* WHAT THIS TASK INVOLVES: For the listing that follows, give again exactly the lines from the one with "write the parts" to the one with "before = set(bpy.data.objects)", including both.

* SOURCE RECORDS:
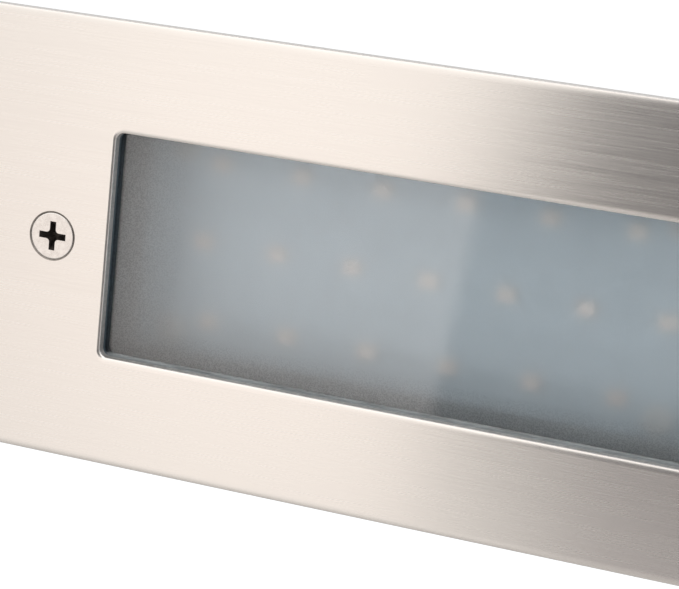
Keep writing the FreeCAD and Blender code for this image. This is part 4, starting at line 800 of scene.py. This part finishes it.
class STEPLIGHT_OT_stage(bpy.types.Operator):
    """Camera, lamps, floor and the white surroundings"""

    bl_idname = "steplight.stage"
    bl_label = "Stage"

    def execute(self, context):
        studio = context.scene.step_light_studio
        self.camera(context, studio)
        self.room(context, studio.room)
        self.floor()
        soft = self.lamp("soft_lamp", (-0.97, -1.0, -0.05), (0.0, 1.0, 0.0), (1.28, 1.5), studio.lamp,
                         (1.0, 0.965, 0.935))
        soft.visible_glossy = False
        self.lamp("upper_lamp", (0.5, -0.5, 1.3), (-0.35, 0.4, -0.9), (1.2, 1.2), studio.fill,
                  (0.96, 0.98, 1.0))
        self.mirrored_panel(studio)
        context.scene.view_settings.view_transform = "Standard"
        return {"FINISHED"}

    def camera(self, context, studio):
        """The camera where the photographer's stood, turned as it was."""
        place = Vector((87.9, -381.7, 87.8)) * MM
        ahead = Vector((-0.3273, 0.9196, -0.2171)).normalized()
        up = Vector((-0.1674, 0.1697, 0.9712))
        up = (up - ahead * up.dot(ahead)).normalized()
        right = ahead.cross(up)
        lens = bpy.data.cameras.new("camera")
        lens.lens = studio.lens
        lens.clip_start = 0.01
        camera = placed("camera", lens)
        turn = Matrix((right, up, -ahead)).transposed()
        camera.matrix_world = Matrix.Translation(place) @ turn.to_4x4()
        context.scene.camera = camera

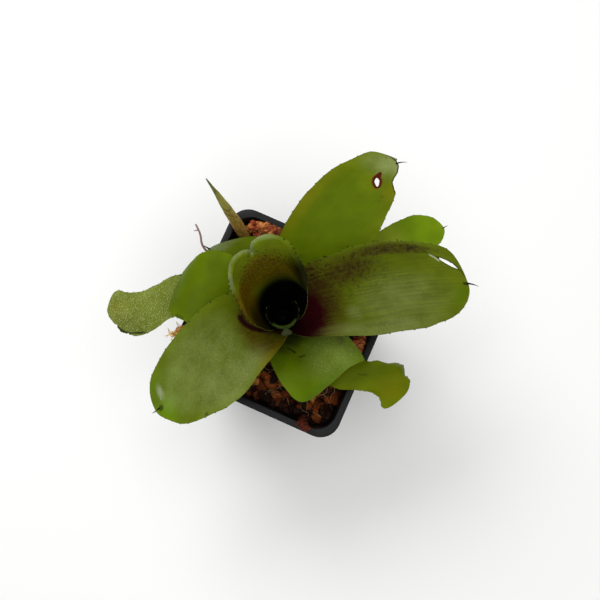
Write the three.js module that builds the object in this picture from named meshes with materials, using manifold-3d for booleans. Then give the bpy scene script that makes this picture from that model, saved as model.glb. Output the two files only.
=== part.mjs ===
// A neoregelia in a square nursery pot of husk chips: a rosette of eleven strap leaves round a central cup.
// Millimetres, +Z up. The origin is the middle of the pot's flat underside, and the pot's sides face X and Y.
import * as THREE from "three";
import { mergeVertices } from "three/addons/utils/BufferGeometryUtils.js";
import Module from "manifold-3d";

const wasm = await Module();
wasm.setup();

const DEG = Math.PI / 180;
const TURN = 2 * Math.PI;
const GAP = 0.3; // between pieces that touch on the real plant
const MERGE = 1e-4; // how near two corners lie to be one

// The pot: thin moulded plastic, square, with a folded rim and holes in its floor.
const POT = {
  width: 90,
  height: 95,
  corner: 10,
  cornerSteps: 5,
  wall: 1.2,
  rim: { width: 3.4, drop: 8, shoulder: 1.6 },
  foot: { width: 62, corner: 8, chamfer: 1.5 },
  drains: { pitch: 19, radius: 4, sides: 12 },
};

// The husk chips that fill the pot.
const SUBSTRATE = {
  level: 84,
  chipsAcross: 10,
  chipRadius: 4.8,
  chipRadiusSpread: 1.6,
  chipWidth: [0.6, 1], // of its length
  chipThickness: [0.4, 0.7],
  scatter: 0.5, // of the pitch
  tilt: 30,
  well: { radius: 15, drop: 4.5 }, // round the stem
  heap: { x: -28, y: 36, radius: 22, rise: 6.5, sides: 12 },
  seed: 20,
};

// What grows out of the filling and lies over the rim: a dry root, then two strips of husk.
const STRANDS = [
  { radius: 0.7, through: [[-38, 11, 83], [-40, 12, 94], [-43, 14, 97], [-52, 18, 98.5], [-58.9, 25.7, 100]] },
  { radius: 1.3, through: [[-37, -17, 84], [-38.8, -19, 93], [-42.5, -22, 97.6], [-47, -29, 98]] },
  { radius: 1.7, through: [[27, -34, 84], [27.5, -38, 94], [28.5, -42.5, 97.8], [33.5, -42.8, 97.4]] },
];
const STRAND = { rings: 9, sides: 6 };

// The short stem that every leaf grows from.
const STEM = {
  foot: { radius: 6.5, z: 70 },
  shoulder: { radius: 9, z: 86 },
  neck: { radius: 3.4, z: 106 },
  crown: { radius: 2, z: 108.2 },
  top: 109,
  sides: 20,
};

// How every leaf is built: its mesh, its thickness, its margin teeth and the spine at its tip.
const BLADE = {
  rows: 26,
  crowding: 0.1, // of the rows towards the tip
  columns: 6,
  cupColumns: 14,
  lengthSteps: 80,
  slopeStep: 1e-3,
  middleThickness: 1.1,
  marginThickness: 0.7,
  mostWrap: 150 * DEG,
  tipRoundness: 2.2,
  channelAt: 20, // how far from the midrib a margin stands the channel's full height
  tooth: { height: 0.4, from: 0.3, to: 0.97 },
  spine: { length: 3.6, footHalfWidth: 0.7, tipHalfWidth: 0.3 },
};

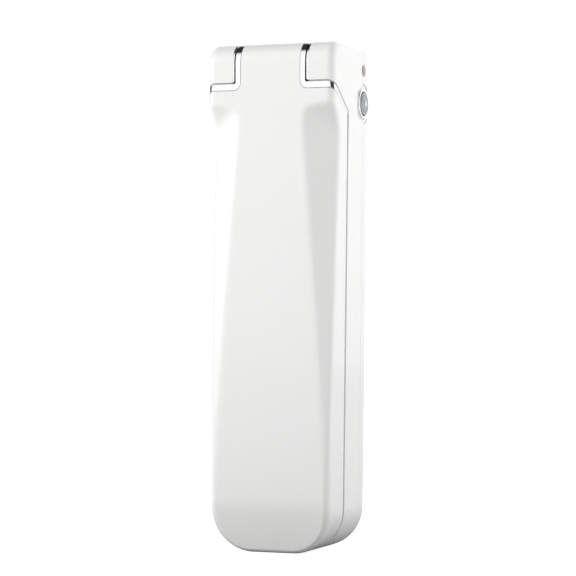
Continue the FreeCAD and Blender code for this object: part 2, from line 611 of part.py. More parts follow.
for side in (-1, 1):
    sections = [
        facet_section(cover, 0, side, "facet_top", half_width("facet_top") + " - 1.2", "0.7"),
        facet_section(cover, 1, side, "facet_full", "plateau_full", "facet_side_full"),
        facet_section(cover, 2, side, "facet_mid", "plateau_mid", "facet_side_mid"),
        facet_section(cover, 3, side, "facet_end", half_width("facet_end") + " - 0.4", "0.2"),
    ]
    loft = cover.newObject("PartDesign::SubtractiveLoft", "facet_%s" % ("left", "", "right")[side + 1])
    loft.Profile = sections[0]
    loft.Sections = sections[1:]
    loft.Ruled = True
    cover.Tip = loft
    doc.recompute()

pad(cover, "YZ", "knuckle_web", "-(%s)" % inner_knuckle, inner_knuckle, knuckle_web)
pad(cover, "YZ", "knuckle_barrel", "-(%s)" % inner_knuckle, inner_knuckle,
    (AXIS_Y, AXIS_Z, "hinge_inset"))
pocket(cover, "XZ", "hollow", ARM_FACE + " - hollow_depth", ARM_FACE, outline("wall", "facet_full"))
pocket(cover, "XZ", "spring_well", FRONT + " + plate", ARM_FACE + " - hollow_depth",
       rectangle("-(plateau_full - 1)", "plateau_full - 1", "seal_bottom - 6", "facet_full - 2"))
pad(cover, "XZ", "screw_bosses", ARM_FACE + " - hollow_depth", ARM_FACE + " - liner",
    *[(x, z, "arm_boss") for x, z in ARM_SCREWS])
pocket(cover, "XZ", "screw_pilots", ARM_FACE + " - 5", ARM_FACE + " - liner",
       *[(x, z, "screw_radius") for x, z in ARM_SCREWS])
dress(cover, "Fillet", "trim_corners", "trim_corner",
      [name for side in (-1, 1) for name in edges_where(
          cover.Shape, x=(side*value_of(inner_knuckle),) * 2,
          z=(value_of(band_rear_z), value_of(band_front_z)))])
pocket(cover, "YZ", "bush_bore", "-(%s)" % inner_knuckle, inner_knuckle,
       (AXIS_Y, AXIS_Z, "bush_radius"))

trim = node(body("hinge_trim_right"))
pad(trim, "XZ", "blank", FRONT, ARM_FACE,
    [("knuckle_half", "facet_full"), (half_width("facet_full"), "facet_full"),
     (half_width("height - blank_top"), "height - blank_top"), ("knuckle_half", "height - blank_top")])
dress(trim, "Fillet", "front_round", "front_round",
      [name for name in edges_where(trim.Shape, y=(value_of(FRONT), value_of(FRONT)))
       if trim.Shape.getElement(name).BoundBox.XMin > value_of("knuckle_half") + 1])
pocket(trim, "YZ", "below_band", "0", "width_top",
       [(FRONT + " - 1", extend_z(band_front_z, band_rear_z, FRONT, ARM_FACE, FRONT + " - 1")),
        (ARM_FACE + " + 1",
         extend_z(band_front_z, band_rear_z, FRONT, ARM_FACE, ARM_FACE + " + 1")),
        (ARM_FACE + " + 1", "facet_full - 1"), (FRONT + " - 1", "facet_full - 1")])
pocket(trim, "YZ", "above_band", "0", "width_top",
       [(FRONT + " - 1", shoulder_z(FRONT + " - 1", "shoulder_distance")),
        (ARM_FACE + " + 1", shoulder_z(ARM_FACE + " + 1", "shoulder_distance")),
        (ARM_FACE + " + 1", "height"), (FRONT + " - 1", "height")])
pad(trim, "YZ", "cheek_web", inner_knuckle, "knuckle_half",
    [(FRONT, band_front_z),
     (AXIS_Y + " + hinge_inset",
      extend_z(band_front_z, band_rear_z, FRONT, ARM_FACE, AXIS_Y + " + hinge_inset")),
     (AXIS_Y + " + hinge_inset", AXIS_Z), (FRONT, AXIS_Z)])
pad(trim, "YZ", "cheek_round", inner_knuckle, "knuckle_half", (AXIS_Y, AXIS_Z, "hinge_inset"))
dress(trim, "Fillet", "inner_corner", "ear_corner",
      [name for name in edges_where(trim.Shape, x=(value_of("knuckle_half"),) * 2,
                                    y=(value_of(FRONT), value_of(KNUCKLE_WALL)),
                                    z=(value_of(band_rear_z), value_of("height - blank_top")))
       if trim.Shape.getElement(name).BoundBox.YLength > 5])
dress(trim, "Fillet", "outer_corner", "trim_corner",
      [name for name in edges_where(trim.Shape, x=(value_of(inner_knuckle),) * 2,
                                    z=(value_of(band_rear_z), value_of(band_front_z)))
       if trim.Shape.getElement(name).BoundBox.YLength > 1])
pocket(trim, "YZ", "bush_bore", inner_knuckle, "knuckle_half", (AXIS_Y, AXIS_Z, "bush_radius"))
pocket(trim, "YZ", "washer_recess", "knuckle_half - 0.5", "knuckle_half",
       (AXIS_Y, AXIS_Z, "washer_radius + 0.15"))
trim_left = node(mirrored("hinge_trim_left", trim))

# The inner plate closes the arm and guides the press bar in its slot.
liner = node(body("arm_liner"))
pad(liner, "XZ", "plate", ARM_FACE + " - liner", ARM_FACE,
    outline("wall + slip", "facet_full - slip"))
pocket(liner, "XZ", "press_slot", ARM_FACE + " - liner", ARM_FACE,
       rectangle("-(seal_half + 1.1)", "seal_half + 1.1", "seal_bottom - 3", SEAL_TOP + " + 3"))
pocket(liner, "XZ", "magnet_seat", ARM_FACE + " - magnet_depth", ARM_FACE,
       ("0", "magnet_z", "magnet_radius"))
pocket(liner, "XZ", "screw_holes", ARM_FACE + " - liner", ARM_FACE,
       *[(x, z, "screw_radius + 0.1") for x, z in ARM_SCREWS])
pocket(liner, "XZ", "screw_sinks", ARM_FACE + " - arm_head_seat", ARM_FACE,
       *[(x, z, "screw_head - 0.2") for x, z in ARM_SCREWS])

arm_screw = body("arm_screw_form")
pad(arm_screw, "XZ", "head", ARM_FACE + " - arm_head_seat", ARM_FACE + " - 0.1",
    ("0", "0", "screw_head - 0.3"))
pad(arm_screw, "XZ", "shank", ARM_FACE + " - 4.9", ARM_FACE + " - arm_head_seat",
    ("0", "0", "screw_radius"))
pocket(arm_screw, "XZ", "slot", ARM_FACE + " - 0.6", ARM_FACE + " - 0.1",
       rectangle("-1.2", "1.2", "-0.25", "0.25"))
arm_screws = node(repeat("arm_screws", arm_screw, [(x, "0", z) for x, z in ARM_SCREWS]))

# ---------------------------------------------------------------- press bar
# Sprung bar that evens out the squeeze; a silicone strip on its face meets the bag.
press_bar = node(body("press_bar"))
flange_front = ARM_FACE + " - liner - 0.05"
flange_back = flange_front + " - 2"
pad(press_bar, "XZ", "flange", flange_back, flange_front,
    rectangle("-(seal_half + 2.9)", "seal_half + 2.9", "seal_bottom - 4.5", SEAL_TOP + " + 3"))
pad(press_bar, "XZ", "head", flange_front, ARM_FACE + " - 0.7",
    rectangle("-(seal_half + 0.9)", "seal_half + 0.9", "seal_bottom - 2.8", SEAL_TOP + " + 2.8"))
pocket(press_bar, "XZ", "pad_seat", ARM_FACE + " - 1.2", ARM_FACE + " - 0.7",
       rectangle("-(seal_half - 0.5)", "seal_half - 0.5", "seal_bottom - 1", SEAL_TOP + " + 1"))
SPRING_HEIGHTS = ["seal_bottom + 9", "seal_bottom + seal_length/2", SEAL_TOP + " - 9"]
pad(press_bar, "XZ", "spring_posts", flange_back + " - 2", flange_back,
    *[("0", z, "1.5") for z in SPRING_HEIGHTS])

silicone = node(body("silicone_strip"))
pad(silicone, "XZ", "strip", ARM_FACE + " - 1.2", PAD_FACE,
    rectangle("-(seal_half - 0.5)", "seal_half - 0.5", "seal_bottom - 1", SEAL_TOP + " + 1"))
strip_edges = [name for side in (-1, 1) for name in edges_where(
    silicone.Shape, x=(side*value_of("seal_half - 0.5"),) * 2, y=(value_of(PAD_FACE),) * 2)]
dress(silicone, "Fillet", "soft_edges", "0.4", strip_edges)


def coil_spring(label, coil_radius, wire_radius, turns, length):
    """Helical wire along -Y from the origin, with its wire ends on its two end planes."""
    rise = length - 2*wire_radius
    helix = Part.makeHelix(rise/turns, rise, coil_radius)
    helix.rotate(FreeCAD.Vector(0, 0, 0), FreeCAD.Vector(1, 0, 0), 90)
    helix.translate(FreeCAD.Vector(0, -wire_radius, 0))
    section = Part.Wire(Part.makeCircle(wire_radius, FreeCAD.Vector(coil_radius, -wire_radius, 0),
                                        FreeCAD.Vector(0, 0, 1)))
    item = doc.addObject("Part::Feature", label)
    item.Shape = Part.Wire(helix).makePipeShell([section], True, True)
    return item


well_floor = FRONT + " + plate"
spring_length = value_of(flange_back) - value_of(well_floor)
spring = coil_spring("press_spring_form", 2.1, 0.3, 5, spring_length)
springs = node(repeat("press_springs", spring, [("0", flange_back, z) for z in SPRING_HEIGHTS]))

# ---------------------------------------------------------------- closing magnets
base_magnet = node(body("base_magnet"))
pad(base_magnet, "XZ", "disc", BASE_FACE + " + 0.05", BASE_FACE + " + magnet_depth",
    ("0", "magnet_z", "magnet_radius"))
arm_magnet = node(body("arm_magnet"))
pad(arm_magnet, "XZ", "disc", ARM_FACE + " - magnet_depth", ARM_FACE + " - 0.05",
    ("0", "magnet_z", "magnet_radius"))

# ---------------------------------------------------------------- wiring
# The lower heater lead runs up between the tray and the battery to the board.  The upper
# one passes through the thermal cut-out on the back of the tray.
fuse = node(body("thermal_cutout"))
fuse_y = INNER_FRONT + " + tray_flange + fuse_radius"
pad(fuse, "XY", "can", SEAL_TOP + " - 14", SEAL_TOP + " - 6", ("5", fuse_y, "fuse_radius"))


def wire_run(label, radius, points):
    """Round wire along straight runs joined by tangent arcs."""
    stops = [FreeCAD.Vector(*[value_of(text) for text in point]) for point in points]
    edges = []
    start = stops[0]
    for index in range(1, len(stops) - 1):
        corner = stops[index]
        back = stops[index - 1] - corner
        ahead = stops[index + 1] - corner
        trim_back = 0.45*min(back.Length, ahead.Length)
        enter = corner + back.normalize()*trim_back
        leave = corner + ahead.normalize()*trim_back
        bend = trim_back/math.tan((math.pi - back.getAngle(ahead))/2)
        middle = corner + (back + ahead).normalize()*(
            (bend**2 + trim_back**2)**0.5 - bend)
        edges.append(Part.makeLine(start, enter))
        edges.append(Part.Arc(enter, middle, leave).toShape())
        print("%s bend radius %.2f" % (label, bend))
        start = leave
    edges.append(Part.makeLine(start, stops[-1]))
    path = Part.Wire(edges)
    ring = Part.Wire(Part.makeCircle(radius, stops[0], stops[1] - stops[0]))
    item = doc.addObject("Part::Feature", label)
    item.Label = label
    item.Shape = path.makePipeShell([ring], True, False)
    expected = math.pi*radius**2*path.Length
    if abs(item.Shape.Volume/expected - 1) > 0.02:
        raise RuntimeError(label + " is not a clean tube")
    return node(item)


lead_y = INNER_FRONT + " + 6.1"
wire_run("heater_lead_lower", 0.55, [
    ("0", INNER_FRONT + " + 5", "seal_bottom + 1"), ("0", lead_y, "seal_bottom + 1"),
    ("0", lead_y, "board_low + 4"), ("0", "board_y", "board_low + 4")])
wire_run("heater_lead_upper", 0.55, [
    ("1", fuse_y, SEAL_TOP + " - 1"), ("5", fuse_y, SEAL_TOP + " - 1"),
    ("5", fuse_y, SEAL_TOP + " - 6")])
wire_run("cutout_lead", 0.55, [
    ("5", fuse_y, SEAL_TOP + " - 14"), ("5", fuse_y, "board_low + 2"),
    ("5", "board_y", "board_low + 2")])
battery_y = "battery_front + battery_thick/2"
for label, x in (("battery_wire_positive", "-7"), ("battery_wire_negative", "-4")):
    wire_run(label, 0.6, [(x, battery_y, battery_top), (x, battery_y, "board_low + 1")])

# ---------------------------------------------------------------- write the parts
doc.recompute()
os.makedirs("parts", exist_ok=True)
for item in doc.Objects:
    if "Invalid" in item.State or "Error" in item.State:
        raise RuntimeError("%s is in a bad state: %s" % (item.Label, item.State))
for item in NODES:
    shape = item.Shape
    if shape.isNull() or not shape.isValid() or not shape.Solids:
        raise RuntimeError(item.Label + " has no sound solid")
    shape.exportStep("parts/%s.step" % item.Label)
    box = shape.BoundBox
    print("%-22s %2d solid  %8.1f mm3  x %.2f..%.2f  y %.2f..%.2f  z %.2f..%.2f" % (
        item.Label, len(shape.Solids), shape.Volume, box.XMin, box.XMax, box.YMin, box.YMax,
        box.ZMin, box.ZMax))
print("%d parts" % len(NODES))
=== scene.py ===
import math

import bpy
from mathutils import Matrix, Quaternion, Vector


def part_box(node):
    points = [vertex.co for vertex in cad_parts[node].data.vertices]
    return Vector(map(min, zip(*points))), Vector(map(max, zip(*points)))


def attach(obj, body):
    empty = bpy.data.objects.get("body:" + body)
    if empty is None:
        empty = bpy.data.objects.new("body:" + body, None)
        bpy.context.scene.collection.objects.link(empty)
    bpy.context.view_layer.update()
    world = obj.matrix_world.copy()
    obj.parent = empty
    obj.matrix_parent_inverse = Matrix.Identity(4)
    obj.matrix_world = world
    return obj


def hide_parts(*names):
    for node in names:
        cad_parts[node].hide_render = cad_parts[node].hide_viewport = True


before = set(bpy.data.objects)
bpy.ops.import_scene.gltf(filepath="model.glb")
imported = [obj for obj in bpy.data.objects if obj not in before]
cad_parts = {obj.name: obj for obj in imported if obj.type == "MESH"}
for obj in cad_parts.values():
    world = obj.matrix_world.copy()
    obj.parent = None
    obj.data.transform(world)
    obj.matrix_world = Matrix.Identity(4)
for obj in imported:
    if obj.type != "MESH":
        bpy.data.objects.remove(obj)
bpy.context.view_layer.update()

scene = bpy.context.scene

# ------------------------------------------------------------ base, front shell
# The rear half's front moulding with the two hinge ears: white ABS straight from a polished
# mould, glossy, with a faint ripple, a little dust and very slightly dulled edges.


def effect_group(name, inputs, outputs):
    """An empty shader group with the named value (or colour) inputs and outputs."""
    group = bpy.data.node_groups.new(name, "ShaderNodeTree")
    for label, kind, default in inputs:
        socket = group.interface.new_socket(label, in_out="INPUT", socket_type="NodeSocket" + kind)
        socket.default_value = default
    for label, kind in outputs:
        group.interface.new_socket(label, in_out="OUTPUT", socket_type="NodeSocket" + kind)
    return group, group.nodes.new("NodeGroupInput"), group.nodes.new("NodeGroupOutput")


def link(tree, source, target):
    tree.links.new(source, target)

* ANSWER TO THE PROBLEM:
# ---------------------------------------------------------------- write the parts
doc.recompute()
os.makedirs("parts", exist_ok=True)
for item in doc.Objects:
    if "Invalid" in item.State or "Error" in item.State:
        raise RuntimeError("%s is in a bad state: %s" % (item.Label, item.State))
for item in NODES:
    shape = item.Shape
    if shape.isNull() or not shape.isValid() or not shape.Solids:
        raise RuntimeError(item.Label + " has no sound solid")
    shape.exportStep("parts/%s.step" % item.Label)
    box = shape.BoundBox
    print("%-22s %2d solid  %8.1f mm3  x %.2f..%.2f  y %.2f..%.2f  z %.2f..%.2f" % (
        item.Label, len(shape.Solids), shape.Volume, box.XMin, box.XMax, box.YMin, box.YMax,
        box.ZMin, box.ZMax))
print("%d parts" % len(NODES))
=== scene.py ===
import math

import bpy
from mathutils import Matrix, Quaternion, Vector


def part_box(node):
    points = [vertex.co for vertex in cad_parts[node].data.vertices]
    return Vector(map(min, zip(*points))), Vector(map(max, zip(*points)))


def attach(obj, body):
    empty = bpy.data.objects.get("body:" + body)
    if empty is None:
        empty = bpy.data.objects.new("body:" + body, None)
        bpy.context.scene.collection.objects.link(empty)
    bpy.context.view_layer.update()
    world = obj.matrix_world.copy()
    obj.parent = empty
    obj.matrix_parent_inverse = Matrix.Identity(4)
    obj.matrix_world = world
    return obj


def hide_parts(*names):
    for node in names:
        cad_parts[node].hide_render = cad_parts[node].hide_viewport = True


before = set(bpy.data.objects)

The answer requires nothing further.